======== Provided data ========

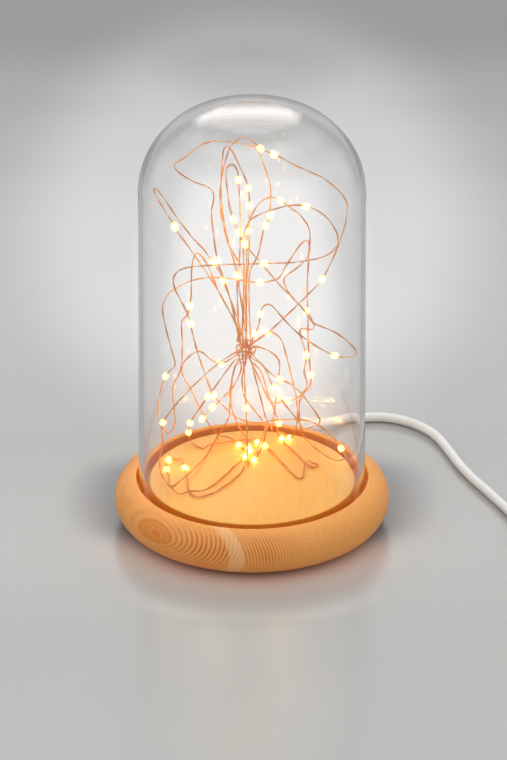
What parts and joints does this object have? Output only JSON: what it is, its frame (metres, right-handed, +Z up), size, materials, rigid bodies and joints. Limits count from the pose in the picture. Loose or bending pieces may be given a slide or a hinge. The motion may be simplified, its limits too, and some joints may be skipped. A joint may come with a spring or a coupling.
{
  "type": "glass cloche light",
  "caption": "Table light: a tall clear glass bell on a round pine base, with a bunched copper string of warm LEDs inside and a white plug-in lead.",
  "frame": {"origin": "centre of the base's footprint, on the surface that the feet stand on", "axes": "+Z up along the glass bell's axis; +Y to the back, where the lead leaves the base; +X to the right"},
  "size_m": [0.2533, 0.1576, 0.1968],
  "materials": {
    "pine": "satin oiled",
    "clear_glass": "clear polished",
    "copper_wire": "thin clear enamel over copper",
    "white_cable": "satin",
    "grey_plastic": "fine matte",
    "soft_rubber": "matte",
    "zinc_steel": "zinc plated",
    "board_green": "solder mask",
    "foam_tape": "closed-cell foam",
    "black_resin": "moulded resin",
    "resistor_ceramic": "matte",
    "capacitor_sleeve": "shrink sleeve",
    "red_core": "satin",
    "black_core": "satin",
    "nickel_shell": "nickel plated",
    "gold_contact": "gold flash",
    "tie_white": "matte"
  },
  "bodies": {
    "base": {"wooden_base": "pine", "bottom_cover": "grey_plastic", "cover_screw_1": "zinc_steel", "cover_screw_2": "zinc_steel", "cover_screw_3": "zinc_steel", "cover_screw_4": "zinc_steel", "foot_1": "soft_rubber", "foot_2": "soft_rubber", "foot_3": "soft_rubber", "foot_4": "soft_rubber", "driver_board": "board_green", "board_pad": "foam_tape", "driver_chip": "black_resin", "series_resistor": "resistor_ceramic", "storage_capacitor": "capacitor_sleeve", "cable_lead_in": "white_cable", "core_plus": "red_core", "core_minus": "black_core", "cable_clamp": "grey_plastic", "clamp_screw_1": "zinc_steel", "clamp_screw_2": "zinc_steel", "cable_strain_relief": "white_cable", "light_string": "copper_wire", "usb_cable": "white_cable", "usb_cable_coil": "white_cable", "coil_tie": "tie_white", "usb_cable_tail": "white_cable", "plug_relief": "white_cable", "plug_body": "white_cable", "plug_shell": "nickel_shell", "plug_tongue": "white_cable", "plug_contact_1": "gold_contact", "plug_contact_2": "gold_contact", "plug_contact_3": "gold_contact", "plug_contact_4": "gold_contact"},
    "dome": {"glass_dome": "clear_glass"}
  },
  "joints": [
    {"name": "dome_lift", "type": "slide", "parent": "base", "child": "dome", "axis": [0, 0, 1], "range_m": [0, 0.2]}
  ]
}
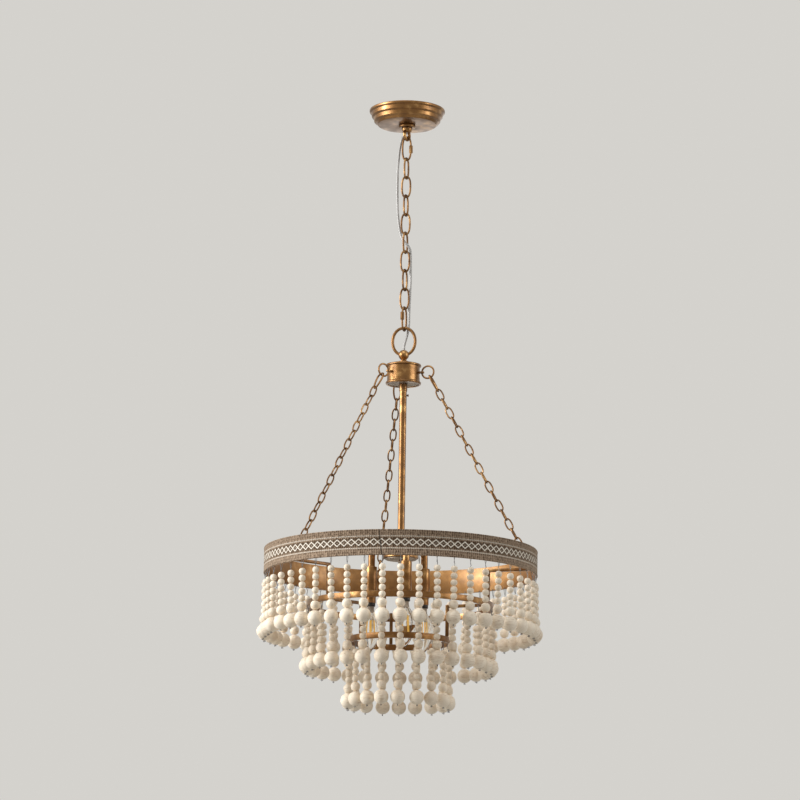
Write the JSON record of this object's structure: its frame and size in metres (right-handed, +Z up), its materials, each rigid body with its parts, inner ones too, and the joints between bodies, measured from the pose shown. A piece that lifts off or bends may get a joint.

========

Repeat all of the records above exactly as they appear.

▶ Complete answer:
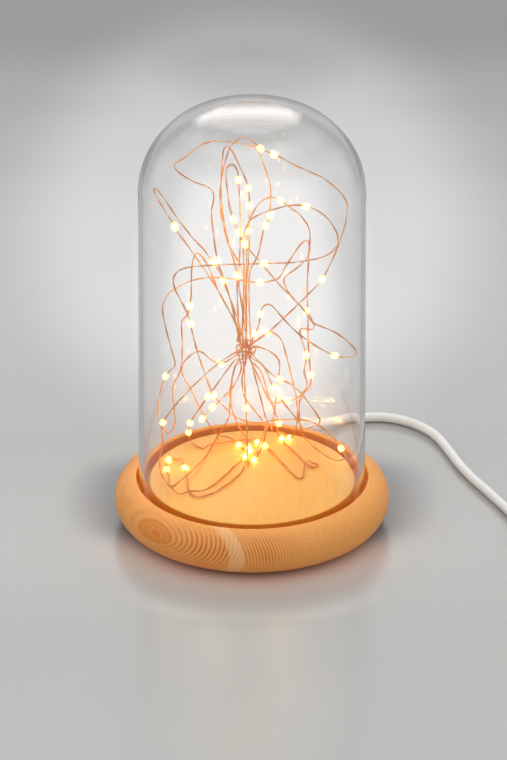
What parts and joints does this object have? Output only JSON: what it is, its frame (metres, right-handed, +Z up), size, materials, rigid bodies and joints. Limits count from the pose in the picture. Loose or bending pieces may be given a slide or a hinge. The motion may be simplified, its limits too, and some joints may be skipped. A joint may come with a spring or a coupling.
{
  "type": "glass cloche light",
  "caption": "Table light: a tall clear glass bell on a round pine base, with a bunched copper string of warm LEDs inside and a white plug-in lead.",
  "frame": {"origin": "centre of the base's footprint, on the surface that the feet stand on", "axes": "+Z up along the glass bell's axis; +Y to the back, where the lead leaves the base; +X to the right"},
  "size_m": [0.2533, 0.1576, 0.1968],
  "materials": {
    "pine": "satin oiled",
    "clear_glass": "clear polished",
    "copper_wire": "thin clear enamel over copper",
    "white_cable": "satin",
    "grey_plastic": "fine matte",
    "soft_rubber": "matte",
    "zinc_steel": "zinc plated",
    "board_green": "solder mask",
    "foam_tape": "closed-cell foam",
    "black_resin": "moulded resin",
    "resistor_ceramic": "matte",
    "capacitor_sleeve": "shrink sleeve",
    "red_core": "satin",
    "black_core": "satin",
    "nickel_shell": "nickel plated",
    "gold_contact": "gold flash",
    "tie_white": "matte"
  },
  "bodies": {
    "base": {"wooden_base": "pine", "bottom_cover": "grey_plastic", "cover_screw_1": "zinc_steel", "cover_screw_2": "zinc_steel", "cover_screw_3": "zinc_steel", "cover_screw_4": "zinc_steel", "foot_1": "soft_rubber", "foot_2": "soft_rubber", "foot_3": "soft_rubber", "foot_4": "soft_rubber", "driver_board": "board_green", "board_pad": "foam_tape", "driver_chip": "black_resin", "series_resistor": "resistor_ceramic", "storage_capacitor": "capacitor_sleeve", "cable_lead_in": "white_cable", "core_plus": "red_core", "core_minus": "black_core", "cable_clamp": "grey_plastic", "clamp_screw_1": "zinc_steel", "clamp_screw_2": "zinc_steel", "cable_strain_relief": "white_cable", "light_string": "copper_wire", "usb_cable": "white_cable", "usb_cable_coil": "white_cable", "coil_tie": "tie_white", "usb_cable_tail": "white_cable", "plug_relief": "white_cable", "plug_body": "white_cable", "plug_shell": "nickel_shell", "plug_tongue": "white_cable", "plug_contact_1": "gold_contact", "plug_contact_2": "gold_contact", "plug_contact_3": "gold_contact", "plug_contact_4": "gold_contact"},
    "dome": {"glass_dome": "clear_glass"}
  },
  "joints": [
    {"name": "dome_lift", "type": "slide", "parent": "base", "child": "dome", "axis": [0, 0, 1], "range_m": [0, 0.2]}
  ]
}
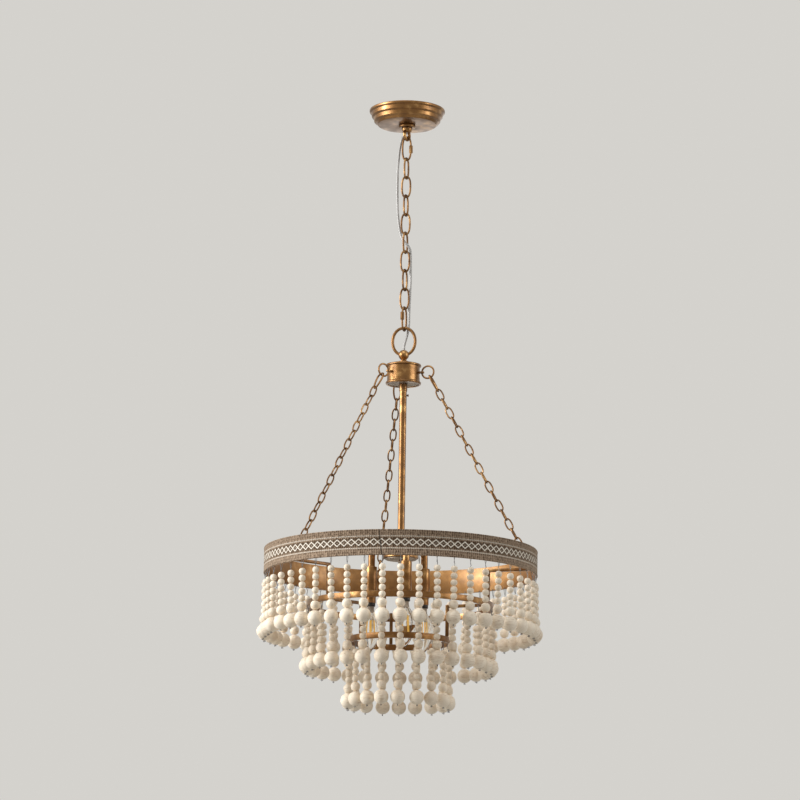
Write the JSON record of this object's structure: its frame and size in metres (right-handed, +Z up), its materials, each rigid body with its parts, inner ones too, and the joints between bodies, measured from the pose shown. A piece that lifts off or bends may get a joint.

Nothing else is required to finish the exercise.